10 Creating a Points Shapefile from Data

Often you will have a .csv file with x and y coordinates (either in lat/lon or UTM) that you sampled in the field and want to load into a GIS so that you can extract data from other GIS layers. Here’s how to do it. We’ll jump back to the San Joaquin Data set, so reset your working directory to the SJER folder (you’re getting lots of practice with working directories this way!)

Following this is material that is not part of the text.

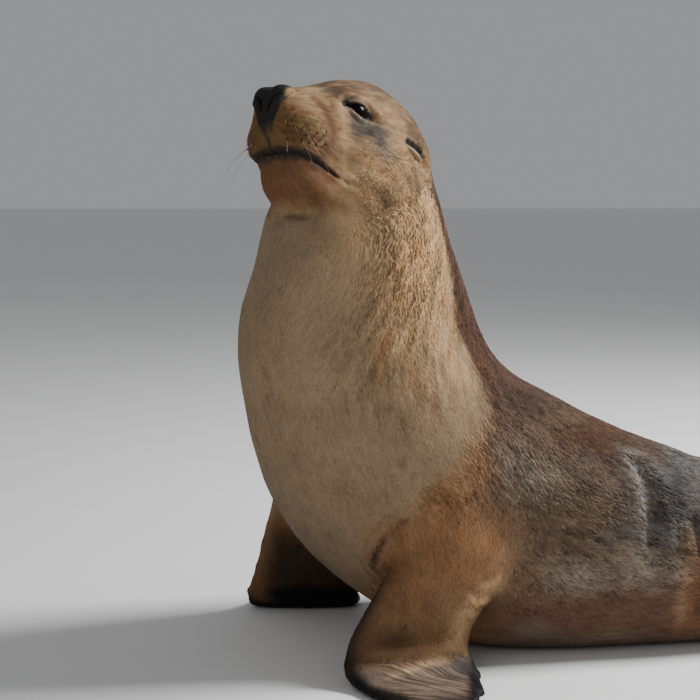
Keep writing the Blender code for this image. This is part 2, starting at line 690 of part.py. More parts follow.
def build():
    """Makes every node, in place but not yet centred, and returns them with their finishes."""
    rough = new_object("rough", make_flesh())
    floor = prism("below_the_floor", ((-3, -3), (3, -3), (3, 3), (-3, 3)), -1, 0, Matrix())
    cut = rough.modifiers.new("floor", "BOOLEAN")
    cut.operation, cut.object, cut.solver = "DIFFERENCE", floor, "EXACT"
    flesh = evaluated(rough, "flesh")
    nodes = {}
    eyes, nose, jaw = [], nose_block("nose_room", GAP), jaw_block("jaw_room", GAP)
    for side, word in ((-1, "left"), (1, "right")):
        forward, up, out = EYE
        centre = head_point(forward, up, side * out)
        eyes.append(("-", ball_cutter(f"socket_{word}", centre, (EYE_RADIUS + GAP,) * 3)))
        turn = Matrix.Rotation(HEAD_PITCH + LID_SLOPE, 4, "Y")
        slit = centre + Vector((0, side * EYE_RADIUS, 0))
        eyes.append(("-", ball_cutter(f"slit_{word}", slit, (LIDS[1], 0.020, LIDS[2]), turn)))
        ball = made_mesh("eye", lambda bm, centre=centre: add_ball(bm, centre, (EYE_RADIUS,) * 3, None, 14))
        ball.transform(posed_frame(tuple(centre)))
        nodes[f"eye_{word}"] = (new_object(f"eye_{word}", ball), "eye")
    nostrils = []
    for side in (-1, 1):
        forward, up, out = NOSTRIL
        turn = Matrix.Rotation(HEAD_PITCH, 4, "Y") @ Matrix.Rotation(side * math.radians(24), 4, "X")
        centre = head_point(forward, up, side * out)
        nostrils.append(("-", ball_cutter(f"nostril_{side}", centre, (0.010, 0.004, 0.008), turn, 10)))
    nodes["head"] = (sliced("head", flesh, *eyes, ("-", jaw), ("-", nose)), "fawn_coat")
    nodes["lower_jaw"] = (sliced("head", flesh, ("+", jaw_block("jaw_block", 0))), "fawn_coat")
    nodes["lower_jaw"][0].name = "lower_jaw"
    nodes["head"][0].name = "head"
    nodes["nose_pad"] = (piece("nose_pad", flesh, ("+", nose_block("nose_block", 0)), *nostrils), "dark_skin")
    arms = [("-", arm_block(f"arm_room_{side}", side, GAP)) for side in (-1, 1)]
    feet = [("-", foot_block(f"foot_room_{side}", side, GAP)) for side in (-1, 1)]
    nodes["neck"] = (sliced("neck", flesh), "cream_coat")
    nodes["chest"] = (sliced("chest", flesh, *arms), "cream_coat")
    nodes["loin"] = (sliced("loin", flesh), "brown_coat")
    nodes["pelvis"] = (sliced("pelvis", flesh, *feet), "brown_coat")
    nodes["tail"] = (sliced("tail", flesh), "brown_coat")
    fat = swollen(flesh, GAP)
    for side, word in ((-1, "left"), (1, "right")):
        arm, hand = arm_block(f"arm_{word}_block", side, 0), hand_block(f"hand_{word}_room", side, GAP)
        nodes[f"arm_{word}"] = (piece(f"arm_{word}", flesh, ("+", arm), ("-", hand)), "brown_coat")
        hand = hand_block(f"hand_{word}_block", side, 0)
        name = f"fore_flipper_{word}"
        nodes[name] = (piece(name, flesh, ("+", arm), ("+", hand)), "dark_skin")
        foot = foot_block(f"foot_{word}_block", side, 0)
        name = f"hind_flipper_{word}"
        nodes[name] = (piece(name, flesh, ("+", foot)), "dark_skin")
        ear = made_mesh("ear", lambda bm, side=side: add_ear(bm, side))
        nodes[f"ear_{word}"] = (piece(f"ear_{word}", ear, ("-", fat)), "fawn_coat")
        for digit in CLAWS["digits"]:
            name = f"hind_claw_{word}_{digit}"
            claw = made_mesh("claw", lambda bm, side=side, digit=digit: add_claw(bm, side, digit))
            nodes[name] = (piece(name, claw, ("-", fat)), "claw")
    return nodes


def painted(name, finish):
    """A node's own material."""
    colour, roughness = COLOURS[finish]
    paint = bpy.data.materials.new(name)
    paint.use_nodes = True
    shader = paint.node_tree.nodes["Principled BSDF"]
    shader.inputs["Base Color"].default_value = (*colour, 1)
    shader.inputs["Roughness"].default_value = roughness
    return paint


def main():
    for thing in list(bpy.data.objects):
        bpy.data.objects.remove(thing)
    meshes = {}
    for name, (thing, finish) in build().items():
        thing.name = name
        meshes[name] = (settled(keep_largest(evaluated(thing, name))), finish)
    for thing in list(bpy.data.objects):
        bpy.data.objects.remove(thing)
    points = [v.co for mesh, _ in meshes.values() for v in mesh.vertices]
    low = Vector([min(p[i] for p in points) for i in range(3)])
    high = Vector([max(p[i] for p in points) for i in range(3)])
    middle = (low + high) / 2
    scale = BODY_LENGTH / 1.75
    home = Matrix.Scale(scale, 4) @ Matrix.Translation((-middle.x, -middle.y, -low.z))
    for name, (mesh, finish) in meshes.items():
        mesh.transform(home)
        mesh.materials.clear()
        mesh.materials.append(painted(name, finish))
        new_object(name, mesh)


main()
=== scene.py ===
import math

import bmesh
import bpy
import numpy as np
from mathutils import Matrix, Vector, noise
from mathutils.bvhtree import BVHTree


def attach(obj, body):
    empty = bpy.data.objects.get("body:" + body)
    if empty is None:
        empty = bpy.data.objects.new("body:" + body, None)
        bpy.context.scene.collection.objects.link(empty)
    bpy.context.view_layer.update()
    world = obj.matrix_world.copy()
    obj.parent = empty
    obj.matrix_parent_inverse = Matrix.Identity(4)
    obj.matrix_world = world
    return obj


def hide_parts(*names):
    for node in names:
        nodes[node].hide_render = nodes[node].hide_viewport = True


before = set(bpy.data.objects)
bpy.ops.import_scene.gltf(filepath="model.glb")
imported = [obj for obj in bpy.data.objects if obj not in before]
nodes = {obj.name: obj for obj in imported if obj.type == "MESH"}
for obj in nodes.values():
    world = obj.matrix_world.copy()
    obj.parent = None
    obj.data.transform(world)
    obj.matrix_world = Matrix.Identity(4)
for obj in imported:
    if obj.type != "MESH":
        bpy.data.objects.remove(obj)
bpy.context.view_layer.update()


stance = {  # how the animal is posed: metres and degrees
    "shift": (0.37680, -0.04396),  # from the model's middle to the straight animal's zero
    "foreBend": (0.15, -1, 0.30, 15.3),  # start along X, way, length, degrees
    "rumpBend": (0.52, 1, 0.34, 12.0),
    "headPivot": (-0.1125, 0.0, 0.808),
    "neckRing": (-0.110, 0.0, 0.735),
    "ringNormal": (-0.386, 0.0, 0.922),
    "turn": (28.0, 0.28),  # degrees, and the length of neck that takes it up
    "roll": (-5.3, 0.13),
    "pitch": 13.0,
}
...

First we need to load the csv plots data as an `sf object and display it

plots_sjer_csv <- st_read("SJER/sjer_plots.csv", options = c("X_POSSIBLE_NAMES=longitude", "Y_POSSIBLE_NAMES=latitude"), crs = 4326)
## options:        X_POSSIBLE_NAMES=longitude Y_POSSIBLE_NAMES=latitude 
## Reading layer `sjer_plots' from data source `C:\Users\ywiersma\Documents\BIOL4651\GIS_R_manual\ConservationGIS\SJER\sjer_plots.csv' using driver `CSV'
## Simple feature collection with 7 features and 4 fields
## geometry type:  POINT
## dimension:      XY
## bbox:           xmin: -119.7432 ymin: 37.10542 xmax: -119.7298 ymax: 37.11729
## geographic CRS: WGS 84

Then we’ll re-project it to the UTM coordinates of the digital terrain models

plots_sjer_csv_utm <- st_transform(plots_sjer_csv, st_crs(SJER_dtm))

Now you can proceed to map these points with any of the other SJER layers, as you did before, if you’d like to do more practice.